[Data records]
---------------
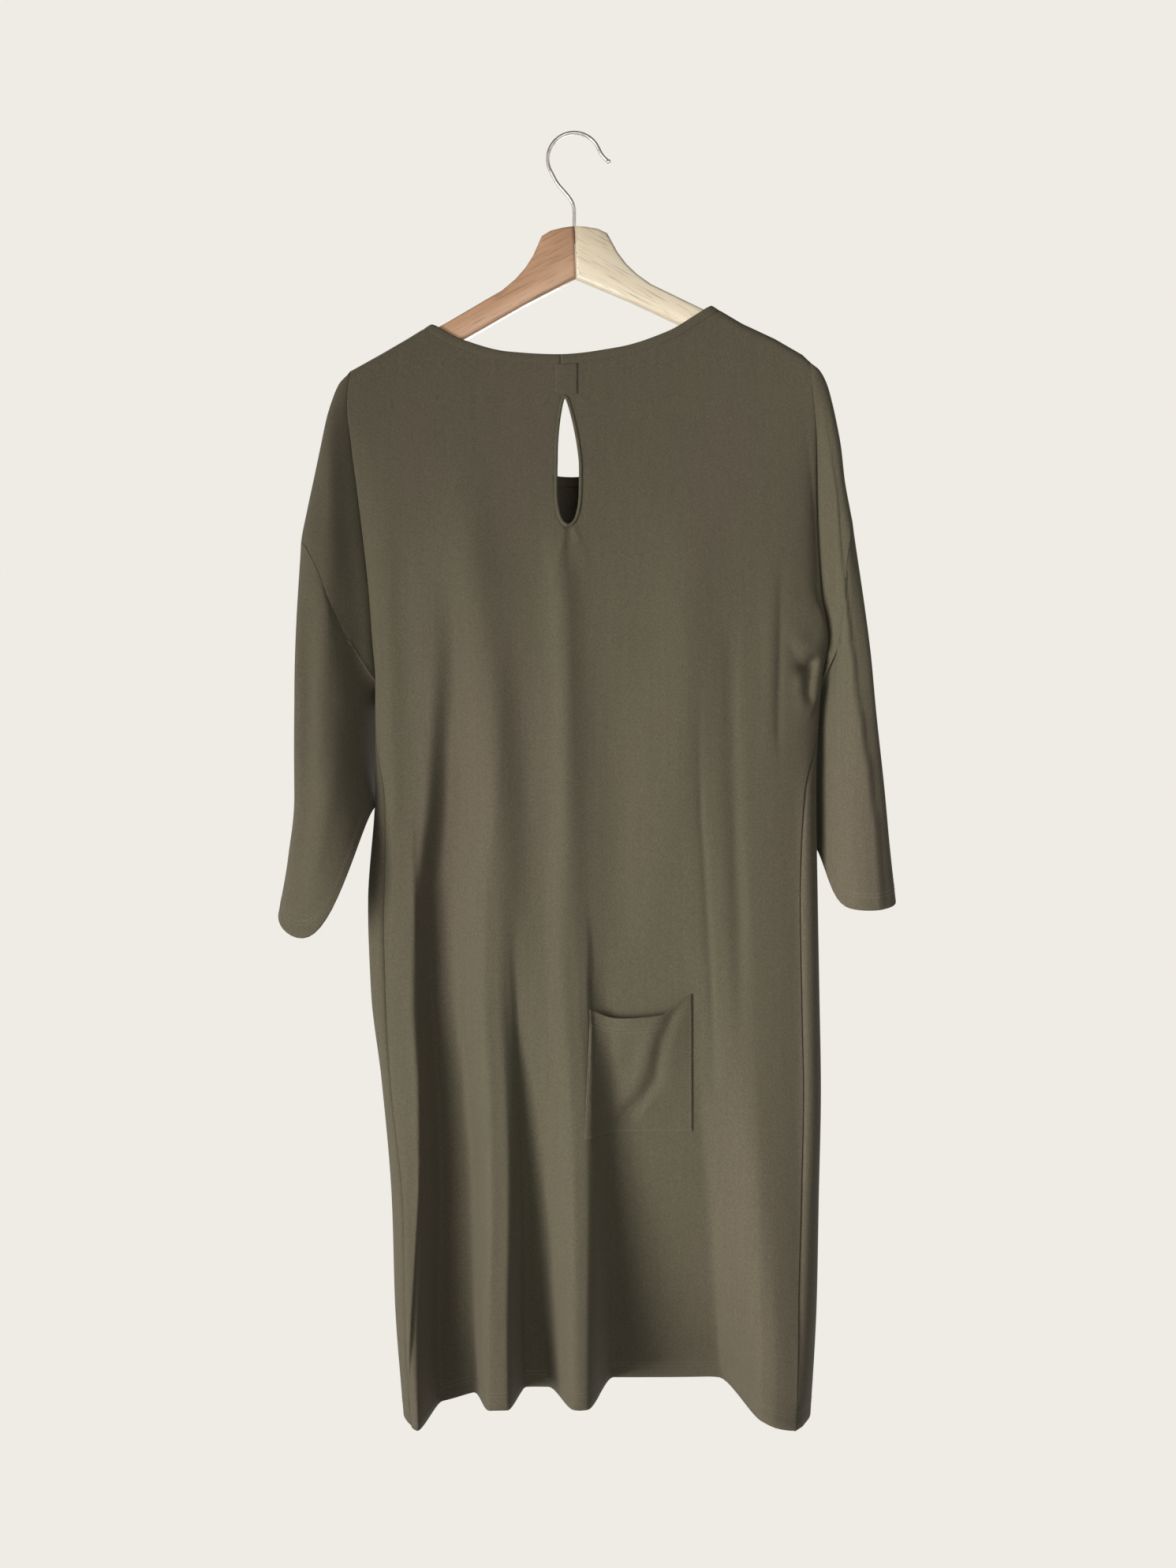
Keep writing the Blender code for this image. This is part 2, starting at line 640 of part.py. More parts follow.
def keyhole_outline(grow, count=44):
    """Points (x, z) round the keyhole, moved out by grow; a pointed top and a round foot."""
    points = []
    for i in range(count):
        turn = 2 * math.pi * i / count
        t = (1 - math.cos(turn)) / 2
        if t < KEYHOLE_WIDEST:
            width = math.sin(math.pi / 2 * t / KEYHOLE_WIDEST) ** 0.75
        else:
            width = math.sqrt(max(1 - ((t - KEYHOLE_WIDEST) / (1 - KEYHOLE_WIDEST)) ** 3.4, 0))
        side = 1 if turn <= math.pi else -1
        middle = KEYHOLE_X + KEYHOLE_TIP_SHIFT * (1 - min(t / 0.5, 1))
        points.append((middle + side * width * KEYHOLE_HALF_WIDTH, KEYHOLE_TIP_Z - t * KEYHOLE_HEIGHT))
    outline = np.array(points)
    along = np.roll(outline, -1, axis=0) - np.roll(outline, 1, axis=0)
    along /= np.linalg.norm(along, axis=1)[:, None]
    return outline + np.stack([-along[:, 1], along[:, 0]], axis=1) * grow


def outline_solid(name, outline, thickness, bevel=0.0):
    """A mesh of a flat (x, z) outline, given a thickness along Y and rounded edges."""
    curve = bpy.data.curves.new(name, "CURVE")
    curve.dimensions = "2D"
    curve.fill_mode = "BOTH"
    curve.extrude = (thickness / 2 - bevel) * MM
    curve.bevel_depth = bevel * MM
    curve.bevel_resolution = 1
    curve.offset = -bevel * MM
    line = curve.splines.new("POLY")
    line.points.add(len(outline) - 1)
    for point, (x, z) in zip(line.points, outline):
        point.co = (x * MM, z * MM, 0, 1)
    line.use_cyclic_u = True
    holder = bpy.data.objects.new(name + "_curve", curve)
    holder.rotation_euler = (math.pi / 2, 0, 0)
    CUTTERS.objects.link(holder)
    bpy.context.view_layer.update()
    mesh = bpy.data.meshes.new_from_object(holder.evaluated_get(bpy.context.evaluated_depsgraph_get()))
    mesh.transform(holder.matrix_world)
    bpy.data.objects.remove(holder)
    shape = bmesh.new()
    shape.from_mesh(mesh)
    bmesh.ops.remove_doubles(shape, verts=shape.verts, dist=1e-6)
    bmesh.ops.recalc_face_normals(shape, faces=shape.faces)
    shape.to_mesh(mesh)
    shape.free()
    return mesh


def cut_keyhole(back):
    """Cuts the slit through the back, wide enough for its binding."""
    mesh = outline_solid("keyhole_cutter", keyhole_outline(BINDING_WIDTH + SEAM_GAP), 60)
    for vertex in mesh.vertices:
        vertex.co.y -= 30 * MM
    cutter = bpy.data.objects.new("keyhole_cutter", mesh)
    cutter.hide_render = True
    cutter.display_type = "WIRE"
    CUTTERS.objects.link(cutter)
    cut = back.modifiers.new("Keyhole", "BOOLEAN")
    cut.operation = "DIFFERENCE"
    cut.object = cutter


def keyhole_binding():
    """The rolled strip round the slit."""
    grid = []
    for grow, proud in ((0.0, 0.1), (BINDING_WIDTH * 0.5, 0.9), (BINDING_WIDTH, 0.0)):
        ring = [(x, surface_y(x, z, False) - proud, z) for x, z in keyhole_outline(grow)]
        grid.append(ring + ring[:1])
    return loose_piece("keyhole_binding", grid, BINDING_THICK)


def keyhole_tab():
    """The lapped ends of the slit between the neckband and the keyhole."""
    low = KEYHOLE_TIP_Z + BINDING_WIDTH + 2 * SEAM_GAP
    grid = []
    for i in range(5):
        row = []
        for j in range(5):
            x = TAB_X[0] + (TAB_X[1] - TAB_X[0]) * j / 4
            high = top_z(x, False) - 2 * SEAM_GAP
            z = high + (low - high) * i / 4
            row.append((x, surface_y(x, z, False) - TAB_THICK - SEAM_GAP, z))
        grid.append(row)
    return loose_piece("keyhole_tab", grid, TAB_THICK)


def panel_front_y(tree, x, z):
    """The nearest the back panel stands to the viewer around a place."""
    best = 0.0
    for dx in (-POCKET_REACH, 0, POCKET_REACH):
        for dz in (-POCKET_REACH, 0, POCKET_REACH):
            start = Vector((x + dx, -400, z + dz)) * MM
            place = tree.ray_cast(start, Vector((0, 1, 0)))[0]
            best = min(best, place.y / MM)
    return best


def pocket(back):
    """The patch pocket, a wall on the back's own points moved out, gaping at its mouth."""
    tree = BVHTree.FromPolygons(
        [v.co for v in back.data.vertices], [p.vertices for p in back.data.polygons]
    )
    downs = (0, 0.05, 0.1, 0.16, 0.24, 0.33, 0.43, 0.54, 0.66, 0.78, 0.9, 1.0)
    acrosses = [i / 18 for i in range(19)]
    grid = []
    for down in downs:
        row = []
        for across in acrosses:
            top_x = POCKET_TOP_LEFT[0] + (POCKET_TOP_RIGHT[0] - POCKET_TOP_LEFT[0]) * across
            low_x = POCKET_LOW_LEFT[0] + (POCKET_LOW_RIGHT[0] - POCKET_LOW_LEFT[0]) * across
            top = POCKET_TOP_LEFT[1] + (POCKET_TOP_RIGHT[1] - POCKET_TOP_LEFT[1]) * across
            low = POCKET_LOW_LEFT[1] + (POCKET_LOW_RIGHT[1] - POCKET_LOW_LEFT[1]) * across
            top -= read(POCKET_MOUTH, "sag", across, "across")
            x = top_x + (low_x - top_x) * down
            z = top + (low - top) * down
            free = max(math.sin(math.pi * across), 0.0) ** 0.8 * (1 - down) ** 1.6
            y = panel_front_y(tree, x, z) - CLOTH - SEAM_GAP - POCKET_GAPE * free
            row.append((x, y, z))
        grid.append(row)
    return loose_piece("patch_pocket", grid, CLOTH)


def hanger_half(name, side, material):
    """Half of the wooden hanger, a flat outline with rounded edges, bored for the stem."""
    tilt = math.radians(HANGER_TILT)
    outline = []
    for x, z in HANGER_UPPER + HANGER_LOWER:
        drop = z - HANGER_TOP
        across = side * x * math.cos(tilt) - drop * math.sin(tilt)
        outline.append((across, side * x * math.sin(tilt) + drop * math.cos(tilt) + HANGER_TOP))
    mesh = outline_solid(name, outline, WOOD_THICK, WOOD_EDGE)
    mesh.materials.clear()
    mesh.materials.append(material)
    obj = bpy.data.objects.new(name, mesh)
    GARMENT.objects.link(obj)
    bore = obj.modifiers.new("Bore", "BOOLEAN")
    bore.operation = "DIFFERENCE"
    bore.object = stem_cutter()
    return obj


def stem_cutter():
    """The drill for the hook's stem, shared by both halves."""
    if "stem_cutter" in bpy.data.objects:
        return bpy.data.objects["stem_cutter"]
    length = STEM_DEPTH + 14
    radius = (WIRE / 2 + SEAM_GAP) * MM
    shape = bmesh.new()
    bmesh.ops.create_cone(
        shape, cap_ends=True, segments=16, radius1=radius, radius2=radius, depth=length * MM
    )
    mesh = bpy.data.meshes.new("stem_cutter")
    shape.to_mesh(mesh)
    shape.free()
    cutter = bpy.data.objects.new("stem_cutter", mesh)
    cutter.location = (0, 0, (HANGER_TOP - STEM_DEPTH - SEAM_GAP + length / 2) * MM)
    cutter.hide_render = True
    cutter.display_type = "WIRE"
    CUTTERS.objects.link(cutter)
    return cutter


def hook_path():
    """The wire's centre line: stem, S bend, round top and flared tip, as (x, z)."""
    centre_z = WIRE / 2 - HOOK_RADIUS
    path = [(0, HANGER_TOP - STEM_DEPTH), (0, -76), (0, -70.5), (-0.8, -65), (-3.4, -59.3)]
    path += [(-8.5, -52.8), (-15, -45.2)]
    for i in range(17):
        angle = math.radians(212 - (212 - 24) * i / 16)
        path.append((HOOK_RADIUS * math.cos(angle), centre_z + HOOK_RADIUS * math.sin(angle)))
    return path + [(24.4, -17.2), (27.0, -20.8), (30.0, -23.6)]


def hook(material):
    """The wire hook with a ball on its tip, swept as one ring of points along its path."""
    path = hook_path()
    radii = [WIRE / 2] * len(path)
    last = path[-1]
    for ahead, radius in ((0.9, 1.95), (2.2, 2.1), (3.4, 1.6), (4.1, 0.7)):
        path.append((last[0] + ahead * 0.78, last[1] - ahead * 0.62))
        radii.append(radius)
    points = np.array(path)
    along = np.gradient(points, axis=0)
    along /= np.linalg.norm(along, axis=1)[:, None]
    shape = bmesh.new()
    rings = []
    for (x, z), (ax, az), radius in zip(points, along, radii):
        ring = []
        for i in range(12):
            turn = 2 * math.pi * i / 12
            across = radius * math.cos(turn)
            place = (x + az * across, radius * math.sin(turn), z - ax * across)
            ring.append(shape.verts.new(Vector(place) * MM))
        rings.append(ring)
    for a, b in zip(rings, rings[1:]):
        for i in range(12):
            shape.faces.new((a[i], a[(i + 1) % 12], b[(i + 1) % 12], b[i]))
    shape.faces.new(rings[0])
    shape.faces.new(rings[-1])
    bmesh.ops.recalc_face_normals(shape, faces=shape.faces)
    mesh = bpy.data.meshes.new("hanger_hook")
    shape.to_mesh(mesh)
    shape.free()
    mesh.materials.append(material)
    GARMENT.objects.link(bpy.data.objects.new("hanger_hook", mesh))


for old in list(bpy.data.objects):
    bpy.data.objects.remove(old)
GARMENT = bpy.data.collections.new("jersey_dress")
CUTTERS = bpy.data.collections.new("cutters")
bpy.context.scene.collection.children.link(GARMENT)
bpy.context.scene.collection.children.link(CUTTERS)

JERSEY = paint("olive_jersey", (0.121, 0.105, 0.070), 0.85)
RED_WOOD = paint("red_wood", (0.45, 0.24, 0.13), 0.5)
PALE_WOOD = paint("pale_wood", (0.70, 0.52, 0.30), 0.5)
STEEL = paint("steel_wire", (0.52, 0.50, 0.47), 0.3, 1.0)

SHARES = column_shares()
pieces = sewn_pieces()
cut_keyhole(pieces["back_panel"])
keyhole_binding()
keyhole_tab()
pocket(pieces["back_panel"])
hanger_half("hanger_left", -1, RED_WOOD)
hanger_half("hanger_right", 1, PALE_WOOD)
hook(STEEL)
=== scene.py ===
"""Looks of the jersey dress on its wooden hanger: fine cloth, creases, stitching, wood and wire.

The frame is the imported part: the origin is the point inside the hook where a rail carries the
hanger, +Z is up and -Y is the side with the keyhole. Tables are in millimetres.
"""

import math
from collections import namedtuple

import bmesh
import bpy
import numpy as np
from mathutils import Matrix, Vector
from mathutils.bvhtree import BVHTree


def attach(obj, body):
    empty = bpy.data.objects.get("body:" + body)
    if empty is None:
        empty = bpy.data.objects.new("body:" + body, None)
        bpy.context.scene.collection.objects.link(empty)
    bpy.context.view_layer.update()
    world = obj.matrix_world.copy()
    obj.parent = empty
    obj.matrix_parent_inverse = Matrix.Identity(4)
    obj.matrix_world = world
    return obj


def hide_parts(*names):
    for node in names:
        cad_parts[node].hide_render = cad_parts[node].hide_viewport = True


bl_info = {
    "name": "Jersey dress on a hanger",
    "version": (1, 0, 0),
    "blender": (4, 5, 0),
    "location": "3D View > Sidebar > Dress",
    "description": "Builds the cloth, the stitching, the hanger and the stage of a jersey dress",
    "category": "Object",
}

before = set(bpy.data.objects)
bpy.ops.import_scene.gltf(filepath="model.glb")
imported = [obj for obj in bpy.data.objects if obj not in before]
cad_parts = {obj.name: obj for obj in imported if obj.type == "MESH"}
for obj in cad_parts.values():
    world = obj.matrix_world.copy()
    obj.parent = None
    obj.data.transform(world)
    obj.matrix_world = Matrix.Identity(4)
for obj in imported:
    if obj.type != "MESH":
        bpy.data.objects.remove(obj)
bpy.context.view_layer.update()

MM = 0.001

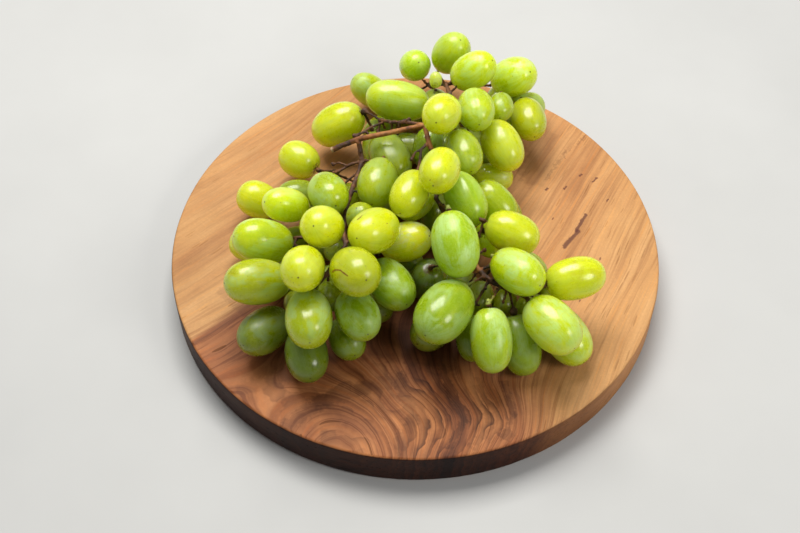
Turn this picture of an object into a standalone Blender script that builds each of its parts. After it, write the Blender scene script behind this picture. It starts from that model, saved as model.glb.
---------------
All lines above from the one containing "0.105, 0.070), 0.85)" to the one containing "before = set(bpy.data.objects)" must be repeated exactly, both lines included, and no others.

JERSEY = paint("olive_jersey", (0.121, 0.105, 0.070), 0.85)
RED_WOOD = paint("red_wood", (0.45, 0.24, 0.13), 0.5)
PALE_WOOD = paint("pale_wood", (0.70, 0.52, 0.30), 0.5)
STEEL = paint("steel_wire", (0.52, 0.50, 0.47), 0.3, 1.0)

SHARES = column_shares()
pieces = sewn_pieces()
cut_keyhole(pieces["back_panel"])
keyhole_binding()
keyhole_tab()
pocket(pieces["back_panel"])
hanger_half("hanger_left", -1, RED_WOOD)
hanger_half("hanger_right", 1, PALE_WOOD)
hook(STEEL)
=== scene.py ===
"""Looks of the jersey dress on its wooden hanger: fine cloth, creases, stitching, wood and wire.

The frame is the imported part: the origin is the point inside the hook where a rail carries the
hanger, +Z is up and -Y is the side with the keyhole. Tables are in millimetres.
"""

import math
from collections import namedtuple

import bmesh
import bpy
import numpy as np
from mathutils import Matrix, Vector
from mathutils.bvhtree import BVHTree


def attach(obj, body):
    empty = bpy.data.objects.get("body:" + body)
    if empty is None:
        empty = bpy.data.objects.new("body:" + body, None)
        bpy.context.scene.collection.objects.link(empty)
    bpy.context.view_layer.update()
    world = obj.matrix_world.copy()
    obj.parent = empty
    obj.matrix_parent_inverse = Matrix.Identity(4)
    obj.matrix_world = world
    return obj


def hide_parts(*names):
    for node in names:
        cad_parts[node].hide_render = cad_parts[node].hide_viewport = True


bl_info = {
    "name": "Jersey dress on a hanger",
    "version": (1, 0, 0),
    "blender": (4, 5, 0),
    "location": "3D View > Sidebar > Dress",
    "description": "Builds the cloth, the stitching, the hanger and the stage of a jersey dress",
    "category": "Object",
}

before = set(bpy.data.objects)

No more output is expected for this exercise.